A small girl, the apple of her father’s eye.
A small wooden doll. Romany ways.
The power of an ancient river.
A house with its own tide.
The strength of a mother’s love.
Sandra Leigh Price’s The River Sings packs an emotional punch. In her second novel, there’s no escaping the emotion sewn into each and every word. The book is a meditation on love of family and language, across time, generations, and places, and each page will grip you by the heart and drag you in.
The River Sings starts in London, 1825, though it does not stay there in either place or time. Eglantine has grown up with her father, Amberline, and the only memory she has of her mother is that of the gentle whisper of a river, and her little wooden doll that she clings to. Her father refuses to speak of the past or her mother, instead teaching Eglantine “the shine” – thievery and pickpocketing. Still, secrets cannot stay hidden for long, and eventually everything changes for the little family.

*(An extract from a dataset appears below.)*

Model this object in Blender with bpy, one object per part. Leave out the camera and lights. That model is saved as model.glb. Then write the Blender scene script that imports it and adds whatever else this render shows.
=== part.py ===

Amberline is caught and transported to the penal colony of Australia, and Eglantine reluctantly fends for herself using the skills her father taught her from childhood. But as she spends her days thieving, she finds that the windows to the past are opened, and the river that runs under her house, through the city, and through her veins keeps singing…
The River Sings is a masterful work. The language is lyrical and beautiful, each image and metaphor carefully crafted as a sculptor would from marble. Particularly inspired are the descriptions of landscape, as many of the characters are Romany. As such, the land plays an important part in the novel, due to the nomadic connection the Romany people have to the world. The river, as well, is a constant image, moving its way effortlessly through the story, connecting past and present, and people across distances.

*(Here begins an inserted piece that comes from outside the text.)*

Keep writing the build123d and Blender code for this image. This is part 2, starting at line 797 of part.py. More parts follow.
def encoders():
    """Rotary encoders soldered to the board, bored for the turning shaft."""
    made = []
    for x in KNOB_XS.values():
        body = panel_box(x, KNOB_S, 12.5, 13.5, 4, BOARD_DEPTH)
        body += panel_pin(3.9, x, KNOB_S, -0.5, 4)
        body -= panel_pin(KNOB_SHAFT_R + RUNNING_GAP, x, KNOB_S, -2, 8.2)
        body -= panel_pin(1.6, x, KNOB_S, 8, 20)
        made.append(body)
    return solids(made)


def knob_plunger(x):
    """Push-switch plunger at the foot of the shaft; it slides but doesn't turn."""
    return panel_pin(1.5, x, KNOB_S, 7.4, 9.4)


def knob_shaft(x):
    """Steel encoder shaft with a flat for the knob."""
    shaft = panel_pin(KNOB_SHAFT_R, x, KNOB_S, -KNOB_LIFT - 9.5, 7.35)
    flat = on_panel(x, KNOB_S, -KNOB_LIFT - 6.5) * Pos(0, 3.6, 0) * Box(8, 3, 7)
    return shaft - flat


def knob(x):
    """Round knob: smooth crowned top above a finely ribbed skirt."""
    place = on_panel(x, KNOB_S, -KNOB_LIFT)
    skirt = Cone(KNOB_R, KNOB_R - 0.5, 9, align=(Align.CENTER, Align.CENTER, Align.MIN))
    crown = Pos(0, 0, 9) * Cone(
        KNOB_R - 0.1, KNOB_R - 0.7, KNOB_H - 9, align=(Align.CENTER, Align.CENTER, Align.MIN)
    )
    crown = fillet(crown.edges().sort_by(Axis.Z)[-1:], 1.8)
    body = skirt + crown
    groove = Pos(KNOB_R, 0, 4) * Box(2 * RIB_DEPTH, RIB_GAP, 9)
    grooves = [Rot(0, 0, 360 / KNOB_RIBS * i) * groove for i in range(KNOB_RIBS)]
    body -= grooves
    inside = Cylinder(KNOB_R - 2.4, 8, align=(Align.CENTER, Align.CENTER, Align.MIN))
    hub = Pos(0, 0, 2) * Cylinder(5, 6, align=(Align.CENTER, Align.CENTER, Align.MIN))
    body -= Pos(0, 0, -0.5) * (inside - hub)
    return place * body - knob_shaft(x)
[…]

Sandra Leigh Price has said that the inspiration for The River Sings started with a simple image: that of a child buried with acorns in their palms, so that entwined trees would grow beside roads, never to be forgotten. Romany traditions and its people are incredibly influential in this novel, which makes perfect sense: the transportation from England is one large migration, often involuntary.
Additionally, Price has stated that her own convict ancestry inspired her to write this novel, examining family ties that bound her between the two countries. Her ancestor, William Price, built a house in Richmond, NSW, around 1827, and it still stands. Price says, “I was struck by a concertinaing of time.” And that compression of time and of history plays a significant role in The River Sings, especially when it comes to family history, and the enduring love of the mother.
The River Sings is a lyrical work of great mastery, from a beautiful storyteller who knows just what words to use and when. The stunning magic realism infuses each page with superstition and Eglantine’s own personal mythology, examining the crossing of cultures and place, while still maintaining a sense of family and love throughout every adversity. The River Sings will call to you long after you turn the final page, just as the river does to Eglantine.
Sandra Leigh Price lives in Sydney. She graduated from the Australian National University, Canberra, with a Double Major in English Literature and Drama, and co-established a small theatre company before moving to Sydney to pursue a career as an actor, then turning to writing. Wet Ink magazine published an early chapter of The Bird’s Child, her debut novel.